WIPO figures showed the United States, Japan and Germany, the long-time leaders in total applications, accounted between them for 58 per cent of total filings, but China, with a rise of 33.4 per cent on the previous year, was pushing them hard.
And the Chinese telecommunications equipment giant ZTE Corp. with 2,826 applications, pushed Japan's Panasonic Corp., which filed 2,463, out of top place among individual company filers.
Another major Chinese information technology manufacturer, Huawei Technologies Co. was in third place, with 1,831 applications, the WIPO statistics showed. A previous leader, U.S. group Qualcomm Inc. dropped from third to sixth place.
Gurry told a news conference that applications last year under the global Patent Cooperation Treaty (PCT) that it supervises showed a geographic shift in innovation activity from North America and Europe to Asia.
Overall, Asian applications accounted for 39 per cent filed in 2010, while North America accounted for 28.3 per cent and Europe for 13.9 per cent.
Filings by the United States totaled 48,596, an increase of 8 per cent over 2010, and Germany's were 18,568, 5.7 per cent up on the previous year.

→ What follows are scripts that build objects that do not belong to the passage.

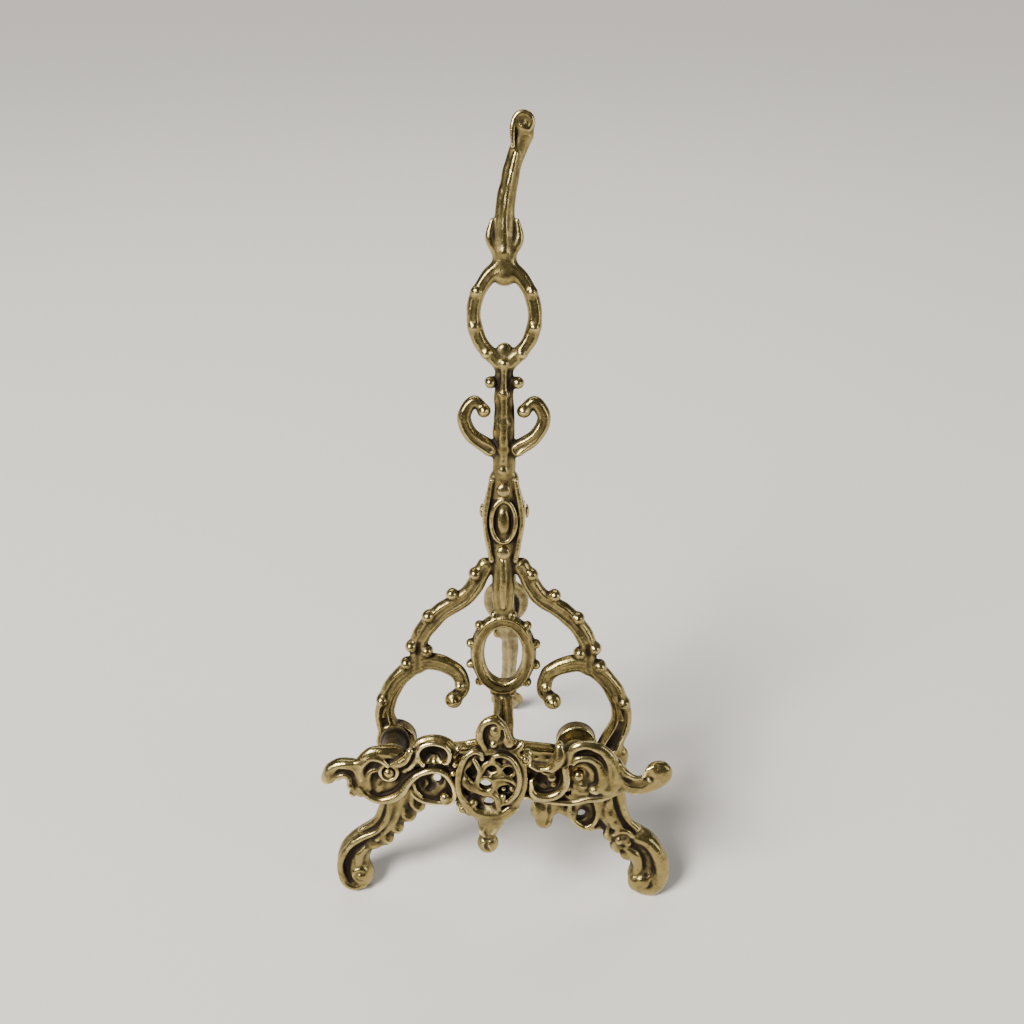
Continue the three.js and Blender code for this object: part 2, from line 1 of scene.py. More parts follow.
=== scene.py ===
# %% [markdown]
# # A cast brass plate stand
# The real stand is a small easel in the rococo manner. A founder pressed carved patterns into sand, poured
# brass, filed the joints, riveted the castings together, and let age darken the hollows while hands and
# polishing cloths kept the ridges bright. This lesson rebuilds each casting as a sculpted solid around the
# measured frame, and then gives the brass its age.

# %% Load the measured stand
import json
import math

import bmesh
import bpy
import numpy as np
import openvdb
from mathutils import Matrix, Vector


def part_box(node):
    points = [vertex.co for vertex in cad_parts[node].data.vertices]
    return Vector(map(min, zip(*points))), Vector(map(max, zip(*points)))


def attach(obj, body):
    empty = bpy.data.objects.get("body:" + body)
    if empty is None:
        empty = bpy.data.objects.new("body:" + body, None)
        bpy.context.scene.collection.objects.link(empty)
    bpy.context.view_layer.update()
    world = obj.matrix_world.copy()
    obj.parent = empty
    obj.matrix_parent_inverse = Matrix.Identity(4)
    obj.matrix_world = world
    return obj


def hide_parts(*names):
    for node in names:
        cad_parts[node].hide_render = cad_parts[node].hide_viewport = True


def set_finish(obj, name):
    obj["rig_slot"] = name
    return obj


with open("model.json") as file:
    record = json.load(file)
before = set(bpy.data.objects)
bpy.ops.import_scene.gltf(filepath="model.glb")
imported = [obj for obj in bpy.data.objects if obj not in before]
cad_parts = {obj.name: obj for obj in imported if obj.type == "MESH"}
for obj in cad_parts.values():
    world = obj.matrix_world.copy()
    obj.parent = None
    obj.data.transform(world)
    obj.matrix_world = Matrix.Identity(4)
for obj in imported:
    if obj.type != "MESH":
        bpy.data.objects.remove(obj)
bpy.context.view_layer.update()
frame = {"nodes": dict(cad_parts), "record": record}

# %% [markdown]
# ## The leaning drawing board
# Every front casting is flat at the back, so it is easiest to draw as a founder does, on a board: x across,
# v up the slope and w out towards the viewer, with w = 0 on the easel frame's front face. The board leans
# back with the stand. The hinge pin lies on a known point of the board, which fixes the board in space.

# %% Place the drawing board
MM = 0.001
LEAN = math.radians(17.25)
REAR_SPLAY = math.radians(17)
HINGE_V, HINGE_W = 168, -14


def middle(node):
    low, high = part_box(node)
    return np.array((low + high) / 2) / MM


def board(origin, up, out):
    """A turn and shift from drawn points to the stand's own space, in millimetres."""
    return np.column_stack([[1, 0, 0], up, out]), np.array(origin, float)


hinge_centre = middle("hinge_pin")
slope_up = np.array([0, math.sin(LEAN), math.cos(LEAN)])
slope_out = np.array([0, -math.cos(LEAN), math.sin(LEAN)])
LEANING = board(hinge_centre - HINGE_V * slope_up - HINGE_W * slope_out, slope_up, slope_out)
REAR = board(hinge_centre, [0, -math.sin(REAR_SPLAY), math.cos(REAR_SPLAY)],
             [0, -math.cos(REAR_SPLAY), -math.sin(REAR_SPLAY)])
print("hinge centre, mm:", hinge_centre.round(2))

# %% [markdown]
# ## Modelling wax
# Scrolls, beads and leaves run into one another with soft fillets, and polygons are poor at that. A signed
# distance is good at it: a number at every point of a fine grid, negative inside the metal. Two shapes join
# by taking the smaller number, and a rounded minimum leaves the fillet that sand casting leaves. The grid
# turns into a mesh at the end, where the number passes through zero.

# %% A block of wax
FAR = 9.0  # mm, stands for "nowhere near"
FURTHEST = 999.0  # mm, beyond any grid
REACH = 2.4  # mm, how far round a shape its distance is worked out
SPAN_STEPS = 6  # straight pieces between two drawn points
STEP_SCALE = 1.0


def soft_min(a, b, fillet):
    """The smaller of two distances, with a fillet of about this radius where they meet."""
    lean_in = np.maximum(fillet - np.abs(a - b), 0) / fillet
    return np.minimum(a, b) - lean_in * lean_in * fillet * 0.25


def spread(value, count):
    """A number, or a few numbers spread evenly, at each of count points."""
    values = np.atleast_1d(np.array(value, float))
    if len(values) == 1:
        return np.full(count, values[0])
    return np.interp(np.linspace(0, 1, count), np.linspace(0, 1, len(values)), values)


def flowing(points):
    """A smooth curve through drawn rows, which may hold x, v, w and radius."""
    rows = np.array(points, float)
    lengths = np.linalg.norm(np.diff(rows[:, :2], axis=0), axis=1)
    pace = np.concatenate([[0], np.cumsum(np.sqrt(lengths + 1e-6))])
    if len(rows) == 2:
        return rows[0] + (rows[1] - rows[0]) * np.linspace(0, 1, SPAN_STEPS + 1)[:, None]
    slopes = np.gradient(rows, pace, axis=0)
    curve = [rows[0]]
    for i in range(len(rows) - 1):
        gap = pace[i + 1] - pace[i]
        for t in np.arange(1, SPAN_STEPS + 1) / SPAN_STEPS:
            curve.append((2 * t ** 3 - 3 * t ** 2 + 1) * rows[i] + (t ** 3 - 2 * t ** 2 + t) * gap * slopes[i]
                         + (3 * t ** 2 - 2 * t ** 3) * rows[i + 1] + (t ** 3 - t ** 2) * gap * slopes[i + 1])
    return np.array(curve)


def on_oval(x, v, half_width, half_height, start=0, turn=360, count=16):
    """Points round an oval, from one angle through a turn, in degrees."""
    angles = np.radians(start + turn * np.linspace(0, 1, count))
    return [(x + half_width * math.cos(a), v + half_height * math.sin(a)) for a in angles]


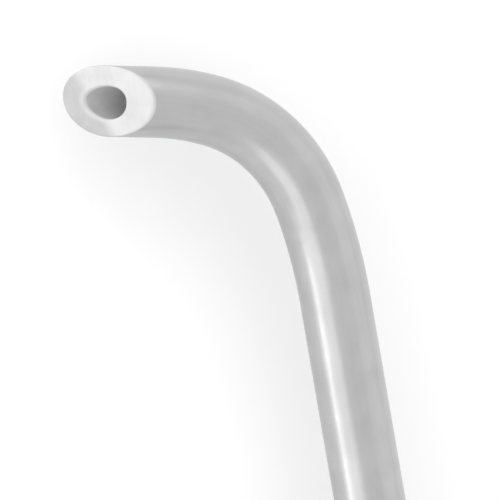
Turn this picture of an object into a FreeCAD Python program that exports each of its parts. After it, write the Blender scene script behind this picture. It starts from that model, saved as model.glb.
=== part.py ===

But alongside China's huge surge Japan also increased its filings by 21 per cent to 38,888.
Elsewhere in western Europe the picture was mixed, with Switzerland, France and Sweden showing increases ranging from 7.3 per cent to 4.6 per cent, but the Netherlands was down 14 per cent, Finland and Spain by 2.7 per cent, and Britain by one per cent.
While Asia's growth in patents filed is impressive, some of this is for reasons of protection and it cannot provide evidence of the quality of innovation. That will only become apparent over time.
Lastly, China's Shanghai A-Shares (weekly & daily) have lost upward momentum this week, evidenced by yesterday's key day reversal following a test of the 200-day MA and today's downside follow through. This is probably only a temporary pause and consolidation, given the global stock market bull trend, but SHASHR will have to break above the MA, 2600 and the November high near 2660 to provide confirming evidence of demand dominance.